A Blue and Gray Trail Site
More than 12,000 Union soldiers are interred at the beautiful National Cemetery in Chattanooga, Tennessee, located near Orchard Knob. The park-like setting includes 121 acres of land, making it the largest cemetery in the state. With more than 37,000 interments presently, the cemetery is near capacity and scheduled to close to new interments in 2015. Only veterans, their wives and families may be buried here.
On November 23, 1863, Ulysses S. Grant ordered George Thomas and his Army of the Cumberland to take Orchard Knob in preparation for the battle of Missionary Ridge. As Thomas' men advanced, the Confederate skirmishers fell back after a heavy engagement.
Two days later Grant, Thomas and General Gordon Grainger were standing on the knob watching the battle of Missionary Ridge. From this vantage point they watched as the Army of the Cumberland routed Bragg's Army of Tennessee in what some scholars believe was the South's last chance for victory in the Civil War.
Thomas needed a place to bury his dead and established a small cemetery near the position at Orchard Knob. He personally supervised the burial of the Union soldiers who died at Chattanooga. When asked by a chaplain if he wanted them buried by state as they had done at Gettysburg he replied, "No, No, mix them all up. I'm sick of state's rights."
After the end of the Civil War the United States government decided to consolidate the graves of soldiers who died in battle and purchased the land Thomas had used and additional acreage from three men. On these original 75 acres they buried Union soldiers from battles in Tennessee and Georgia, disinterring the remains from the battlefield and reinterring them in Chattanooga. No Confederate soldiers are buried in the park because of prevailing sentiment at the time.
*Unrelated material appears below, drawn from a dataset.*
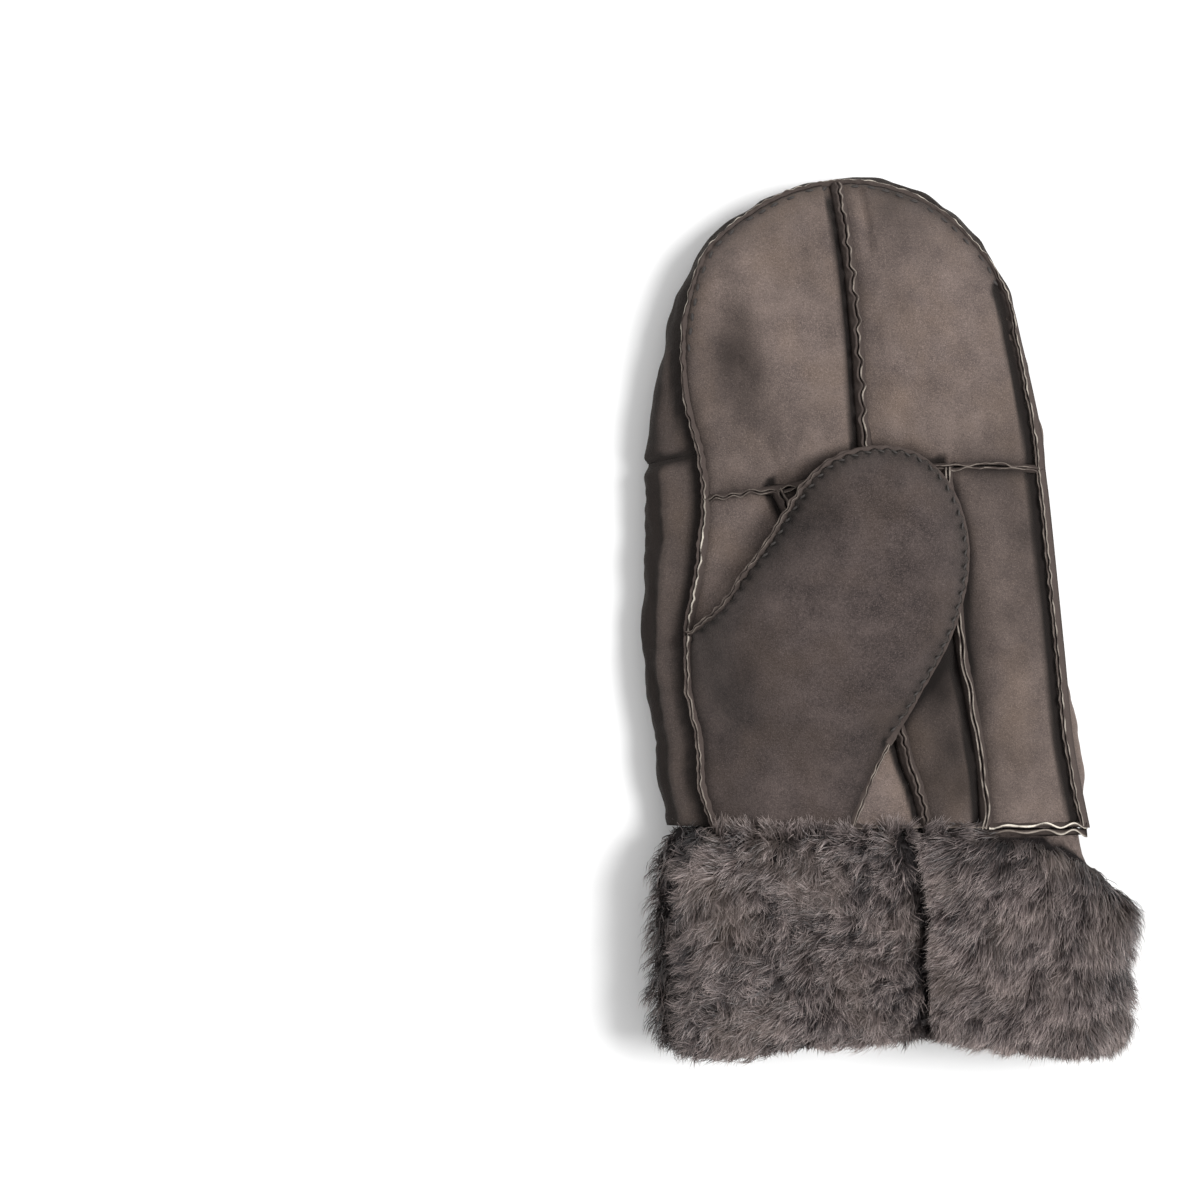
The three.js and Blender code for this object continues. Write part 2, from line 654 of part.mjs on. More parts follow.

The cemetery holds the remains of veterans from the Revolutionary War to the Gulf War and 186 graves of German prisoners-of-war from both World Wars. It is the only national cemetery to contain the graves of foreign POW's. These men, many of whom were members of General Erwin Rommel's Afrika Corps, died while prisoners-of-war at a internment facility in Fort Oglethorpe
On a small hill at the center of cemetery are four cannon facing the sky. A large arch down the hill is the original entrance to the park. Behind the arch is a memorial to the men who served in each branch of service.
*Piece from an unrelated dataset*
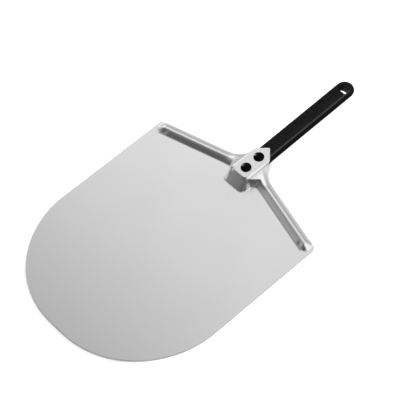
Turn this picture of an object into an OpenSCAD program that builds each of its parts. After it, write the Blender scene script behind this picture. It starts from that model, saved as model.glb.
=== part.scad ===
// Pizza peel: a pressed aluminium head, a moulded handle and the two rivets that join them.
// Millimetres. +Y runs from the blade's nose to the end of the handle, +X across, +Z up.
// The origin is the centre of the blade's underside, so the peel rests on the plane z = 0.

/* [Blade] */
// Width across the straight sides
blade_w = 305; // [295:1:315]
// Length from the nose to the rear corners
blade_l = 320; // [310:1:330]
// Thickness of the sheet
sheet_t = 1.5; // [1.2:0.1:1.6]
// Radius of the flat arc across the nose
nose_r = 555; // [450:5:700]
// Radius of the two front shoulders
shoulder_r = 140; // [125:1:145]
// Angle between the rear edges and the X axis, in degrees
rear_rake = 15; // [13:0.5:17]
// Radius of the two rear corners
rear_corner_r = 7; // [4:0.5:10]

/* [Rear edge] */
// Height of the raised rear edge's crest above the blade's top face
bead_h = 4; // [3:0.25:5]
// Drop from the crest to the trimmed edge
bead_drop = 1.8; // [1:0.1:2]
// Run from the trimmed edge up to the crest
bead_rear_run = 7; // [6:0.25:8]
// Width of the crest
bead_crest_w = 3.5; // [3:0.25:4]
// Run of the front slope, from the crest down to the blade
bead_front_run = 9; // [8:0.5:10]
// Gap between the blade's side and the start of the raised edge
bead_end_gap = 5; // [4:0.5:8]
// Length of the raised edge's sloped end
bead_end_run = 14; // [10:1:16]

/* [Boss] */
// Height of the boss's top face above the rest plane, at the rear rivet
boss_h = 17; // [16.5:0.25:18]
// Width of the boss at its foot
boss_foot_w = 40; // [39:0.5:42]
// Width of the boss at its shoulder, below the rounded top edge
boss_shoulder_w = 33; // [32.5:0.25:34]
// Width of the boss's flat top face
boss_top_w = 25.6; // [24:0.2:28]
// Distance from the foot of the boss's front wall to the front of its top face
boss_front_run = 15.5; // [14:0.5:17]
// Distance from the front of the top face to the front rivet
boss_front_edge = 14; // [13:0.5:14.5]
// Length of the pointed tongue beyond the rear rivet
tongue_l = 21.4; // [19:0.2:23]
// Radius of the sweep from each rear edge up to the tongue
sweep_r = 36; // [30:1:36]
// Reach of each gusset from the centreline
gusset_reach = 42; // [38:1:46]

/* [Handle] */
// Width of the handle
handle_w = 27.5; // [27:0.25:28.5]
// Thickness of the handle
handle_t = 11.75; // [11:0.25:12.5]
// Radius of the handle's long edges
handle_edge_r = 5.5; // [4.5:0.25:5.5]
// Distance from the rear rivet to the end of the handle
handle_reach = 179; // [150:1:220]
// Upward tilt of the handle, in degrees
handle_tilt = 1.2; // [0.8:0.1:1.6]
// Radius of the half-moon hanging hole
hang_hole_r = 8.8; // [7.6:0.2:9.6]
// Distance from the hanging hole's straight side to the end of the handle
hang_hole_inset = 21.5; // [20:0.5:24]

/* [Rivets] */
// Distance between the two rivets
rivet_pitch = 24; // [22:0.5:25]
// Distance from the blade's centre to the rear rivet
rear_rivet_y = 204.2; // [203:0.2:206]
// Diameter of the domed heads
rivet_head_d = 15; // [12:0.5:15.5]
// Height of the domed heads
rivet_head_h = 3; // [2.4:0.1:3.4]
// Height of the upright rim under each dome
rivet_rim_h = 0.9; // [0.4:0.1:1.2]
// Diameter of the shanks
rivet_d = 6; // [5:0.25:6.5]
// Diameter of the rolled tails
rivet_tail_d = 9.4; // [8.5:0.2:10.5]
// Height of the rolled tails
rivet_tail_h = 1.3; // [1:0.1:1.5]
// Bore of the hollow tail end
rivet_bore_d = 3.6; // [3:0.2:4]
// Outer diameter of the washers
washer_d = 12; // [11:0.25:13]
// Thickness of the washers
washer_t = 1; // [0.8:0.1:1.2]

/* [Hidden] */
$fn = 64;
eps = 0.01;                                  // thickness of the slabs that a hull starts from
reach = 400;                                 // longer than any piece, for cutting shapes
half_w = blade_w / 2;
side_y = blade_l / 2;                        // where the side and rear lines would cross
bead_top = sheet_t + bead_h;
seat_z = boss_h - sheet_t;                   // underside of the boss's top, at the rear rivet
top_front = -rivet_pitch - boss_front_edge;  // front of the top face, seen from the rear rivet
boss_foot_y = rear_rivet_y + top_front - boss_front_run;
boss_rear_y = rear_rivet_y + tongue_l + 5;   // past the tongue, so the outline trims the boss
boss_foot_corner_r = 6;
tongue_angle = 45;
hole_clearance = 0.2;                        // on the diameter, between a shank and its holes
washer_seat = 1.2;                           // depth of the recess that holds a washer
handle_root = top_front + 5;                 // front end of the handle, inside the boss
rivet_ys = [-rivet_pitch, 0];                // rivets, seen from the rear rivet
arc_step = 3;                                // largest step along an arc of an outline, in degrees

// Points along an arc, from angle a0 to angle a1
function arc(centre, r, a0, a1) =
  let (n = ceil(abs(a1 - a0) / arc_step))
  [for (i = [0:n]) centre + r * [cos(a0 + (a1 - a0) * i / n), sin(a0 + (a1 - a0) * i / n)]];

function reversed(points) = [for (i = [len(points) - 1:-1:0]) points[i]];
function mirrored(points) = [for (p = points) [-p[0], p[1]]];

// The rear line of the right half: its height at x, and its unit directions
function rear_y(x) = side_y + (half_w - x) * tan(rear_rake);
rear_out = [sin(rear_rake), cos(rear_rake)];

// Half of the head's plan outline, from the centre of the nose round to the tip of the tongue
nose_c = [0, nose_r - side_y];
shoulder_cx = half_w - shoulder_r;
shoulder_c = [shoulder_cx, nose_c[1] - sqrt(pow(nose_r - shoulder_r, 2) - pow(shoulder_cx, 2))];
shoulder_a = atan2(shoulder_c[1] - nose_c[1], shoulder_c[0]);
corner_c = [half_w - rear_corner_r, rear_y(half_w - rear_corner_r) - rear_corner_r / cos(rear_rake)];
tip = [0, rear_rivet_y + tongue_l];
sweep_start = sweep_r + 2.5;                 // |x| where the sweep leaves the rear line
sweep_c = [sweep_start, rear_y(sweep_start)] + sweep_r * rear_out;
// The sweep ends where it meets the tongue's edge, the line through the tip at tongue_angle
tongue_dir = [cos(tongue_angle), -sin(tongue_angle)];
tongue_normal = [sin(tongue_angle), cos(tongue_angle)];
sweep_offset = (sweep_c - tip) * tongue_normal;
sweep_end_a = 180 + tongue_angle - (90 - asin(min(1, sweep_offset / sweep_r)));
half_outline = concat(
  arc(nose_c, nose_r, -90, shoulder_a),
  arc(shoulder_c, shoulder_r, shoulder_a, 0),
  arc(corner_c, rear_corner_r, 0, 90 - rear_rake),
  arc(sweep_c, sweep_r, 270 - rear_rake, sweep_end_a),
  [tip]
);

module head_outline() {
  polygon(concat(half_outline, mirrored(reversed(half_outline))));
}

// The frame of the handle: its origin is on the seat face at the rear rivet
module seat_frame() {
  translate([0, rear_rivet_y, seat_z])
    rotate([handle_tilt, 0, 0])
      children();
}

module both_sides() {
  children();
  mirror([1, 0, 0]) children();
}

// A thin slab, w wide, from y0 to y1, with rounded front corners
module slab(w, y0, y1, r) {
  for (side = [-1, 1]) {
    translate([side * (w / 2 - r), y0 + r, 0]) cylinder(r = r, h = eps, $fn = 32);
    translate([side * w / 2 - (side > 0 ? eps : 0), y1 - eps, 0]) cube(eps);
  }
}

// The boss as a solid, drawn in by inset all round; inset = 0 gives its outside
module boss_form(inset) {
  foot_z = inset > 0 ? -1 : 0;
  edge_drop = 4;                             // height of the rounded top edge
  hull() {
    translate([0, 0, foot_z])
      slab(boss_foot_w - 2 * inset, boss_foot_y + 1.4 * inset, boss_rear_y, boss_foot_corner_r);
    seat_frame() {
      translate([0, 0, sheet_t - edge_drop - eps])
        slab(boss_shoulder_w - 2 * inset, top_front - edge_drop * 0.8 + 1.4 * inset, tongue_l + 5, 4);
      translate([0, 0, sheet_t - inset - eps])
        slab(boss_top_w - 2 * inset * 0.4, top_front + inset * 0.8, tongue_l + 5, 3);
    }
  }
}

// Local frame of the right rear edge: X along the edge from the rear corner, Y forward from it
module rear_edge_frame() {
  translate([half_w, side_y, 0])
    rotate([0, 0, 180 - rear_rake])
      children();
}

// The raised rear edge of one side as a solid; its foot is at z = 0 and its rear runs past the outline
module bead_form() {
  front_v = bead_rear_run + bead_crest_w;
  foot_v = front_v + bead_front_run * bead_top / bead_h;
  bead_l = (half_w - 10) / cos(rear_rake);
  rear_edge_frame() intersection() {
    rotate([90, 0, 90])
      linear_extrude(bead_l)
        polygon([
          [-5, 0],
          [-5, bead_top - bead_drop - 1],
          [0, bead_top - bead_drop],
          [bead_rear_run / 2, bead_top - bead_drop / 4],
          [bead_rear_run, bead_top],
          [front_v, bead_top],
          [foot_v, 0]
        ]);
    translate([0, reach / 2, 0])
      rotate([90, 0, 0])
        linear_extrude(reach)
          polygon([
            [bead_end_gap, 0],
            [bead_end_gap + bead_end_run, bead_top],
            [bead_l, bead_top],
            [bead_l, 0]
          ]);
  }
}

// The gusset between a raised rear edge and the boss's side, drawn in by inset
module gusset_form(inset) {
  foot_z = inset > 0 ? -1 : 0;
  root_h = boss_h - 4 - inset;
  root_front = rear_y(0) - 34 + 1.4 * inset;
  root_rear = rear_rivet_y + 12;
  end_rear = rear_y(gusset_reach);
  end_top = bead_top - inset - foot_z;
  hull() {
    translate([0, root_front, foot_z]) cube([eps, root_rear - root_front, eps]);
    translate([0, root_front + 6, root_h]) cube([boss_shoulder_w / 2, root_rear - root_front - 6, eps]);
    translate([gusset_reach - inset, 0, foot_z]) {
      translate([0, end_rear - bead_rear_run - bead_crest_w, 0]) cube([eps, bead_crest_w, end_top]);
      translate([0, end_rear, 0]) cube([eps, eps, end_top - bead_drop]);
    }
  }
}

// The head: one sheet, so each raised form has a matching hollow under it
module head() color("silver") difference() {
  intersection() {
    linear_extrude(boss_h + 5) head_outline();
    union() {
      translate([-half_w, -side_y - 5, 0]) cube([blade_w, reach, sheet_t]);
      boss_form(0);
      both_sides() {
        bead_form();
        gusset_form(0);
      }
    }
  }
  boss_form(sheet_t);
  both_sides() {
    translate([0, 0, -sheet_t]) bead_form();
    gusset_form(sheet_t);
  }
  seat_frame()
    for (y = rivet_ys)
      translate([0, y, -1]) cylinder(d = rivet_d + hole_clearance, h = boss_h);
}

// The handle: a bar with rounded edges and a full-radius end, drawn in its own frame
module handle_bar() {
  flat_w = handle_w / 2 - handle_edge_r;
  end_y = handle_reach - handle_w / 2;
  hull() {
    for (z = [-handle_edge_r, handle_edge_r - handle_t]) {
      for (x = [-flat_w, flat_w])
        translate([x, handle_root + handle_edge_r, z]) sphere(r = handle_edge_r, $fn = 32);
      translate([0, end_y, z])
        rotate_extrude($fn = 48)
          translate([flat_w, 0]) circle(r = handle_edge_r, $fn = 32);
    }
  }
}

module hanging_hole() {
  translate([0, handle_reach - hang_hole_inset, -handle_t - 1])
    linear_extrude(handle_t + 2)
      intersection() {
        circle(r = hang_hole_r);
        translate([-hang_hole_r, 0]) square([2 * hang_hole_r, 2 * hang_hole_r]);
      }
}

module handle() color([0.06, 0.06, 0.065]) seat_frame() difference() {
  handle_bar();
  hanging_hole();
  for (y = rivet_ys) {
    translate([0, y, -handle_t - 1]) cylinder(d = rivet_d + hole_clearance, h = handle_t + 2);
    translate([0, y, -handle_t - 1]) cylinder(d = washer_d + 0.6, h = washer_seat + 1);
  }
}

// A domed rivet through the boss's top and the handle, its hollow tail rolled over a washer
module rivet(y) color([0.03, 0.03, 0.03]) seat_frame() translate([0, y, 0]) {
  dome_h = rivet_head_h - rivet_rim_h;
  dome_r = (pow(rivet_head_d / 2, 2) + pow(dome_h, 2)) / (2 * dome_h);
  dome_a = asin(rivet_head_d / 2 / dome_r);
  tail_z = -handle_t + washer_seat - washer_t;
  difference() {
    union() {
      translate([0, 0, sheet_t])
        rotate_extrude()
          polygon(concat([[0, 0], [rivet_head_d / 2, 0]],
            arc([0, rivet_head_h - dome_r], dome_r, 90 - dome_a, 90)));
      translate([0, 0, tail_z - rivet_tail_h / 2])
        cylinder(d = rivet_d, h = sheet_t - tail_z + rivet_tail_h / 2);
      translate([0, 0, tail_z - rivet_tail_h])
        cylinder(d1 = rivet_tail_d - rivet_tail_h, d2 = rivet_tail_d, h = rivet_tail_h);
    }
    translate([0, 0, tail_z - rivet_tail_h - 1]) cylinder(d = rivet_bore_d, h = rivet_tail_h + 5);
  }
}

module front_rivet() rivet(rivet_ys[0]);
module rear_rivet() rivet(rivet_ys[1]);

// The washer that spreads a rolled tail over the handle's underside
module washer(y) color("darkgray") seat_frame()
  translate([0, y, -handle_t + washer_seat - washer_t])
    difference() {
      cylinder(d = washer_d, h = washer_t);
      translate([0, 0, -1]) cylinder(d = rivet_d + hole_clearance, h = washer_t + 2);
    }

module front_washer() washer(rivet_ys[0]);
module rear_washer() washer(rivet_ys[1]);

head();
handle();
front_rivet();
rear_rivet();
front_washer();
rear_washer();
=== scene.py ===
"""Pizza peel: a pressed aluminium head riveted to a moulded handle, on a pale floor."""
import math

import bpy
import numpy as np
from mathutils import Matrix, Vector
from mathutils.geometry import delaunay_2d_cdt


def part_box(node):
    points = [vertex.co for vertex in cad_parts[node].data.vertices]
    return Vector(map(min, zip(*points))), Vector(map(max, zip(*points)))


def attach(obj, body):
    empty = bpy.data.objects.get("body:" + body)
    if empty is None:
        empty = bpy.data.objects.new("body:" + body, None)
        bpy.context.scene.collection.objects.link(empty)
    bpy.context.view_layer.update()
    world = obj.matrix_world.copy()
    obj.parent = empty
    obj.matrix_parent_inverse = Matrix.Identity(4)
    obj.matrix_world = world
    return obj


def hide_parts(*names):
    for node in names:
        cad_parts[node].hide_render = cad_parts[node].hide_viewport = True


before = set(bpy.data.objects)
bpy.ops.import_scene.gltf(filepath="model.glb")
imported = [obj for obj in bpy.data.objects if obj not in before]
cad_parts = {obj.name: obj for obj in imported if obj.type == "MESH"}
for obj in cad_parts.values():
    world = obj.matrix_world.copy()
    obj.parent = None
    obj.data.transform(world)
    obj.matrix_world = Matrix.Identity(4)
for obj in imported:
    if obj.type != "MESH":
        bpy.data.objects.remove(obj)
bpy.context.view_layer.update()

MM = 0.001                      # the meshes are worked out in millimetres


def box_mm(node):
    """Lowest and highest corner of a CAD node, in millimetres."""
    lo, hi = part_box(node)
    return np.array(lo) / MM, np.array(hi) / MM


# ------------------------------------------------------------------ sizes
head_lo, head_hi = box_mm("head")
rivet_lo, rivet_hi = box_mm("rear_rivet")
_, handle_hi = box_mm("handle")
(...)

The cemetery has the graves of 6 Medal of Honor winners, men who were captured and hung by the Confederates for their role in The Great Locomotive Chase. The "Ohio Monument" is a tribute to these first awardees of the MOH, and contains a replica of The General, the locomotive they stole and rode from Big Shanty (now Kennesaw), to Ringgold, Georgia. Given to the cemetery by the state of Ohio at a cost of $5,000, the monument was unveiled at ceremonies on Decoration Day, 1891**.
Hours:The cemetery grounds remain open twenty-four hours a day, seven days a week for visitors.
Directions:To visit the cemetery take I-75 North to I-24 West to the Fourth Avenue exit. Turn right at the light, then turn left at the next light (23rd Street). Continue on 23rd Street to Holtzclaw Avenue (approximately nine blocks). Turn right. Stay on Holtzclaw Avenue until you come to the main entrance of the cemetery which will be on the left. When you enter the cemetery, turn right and you will come to the office.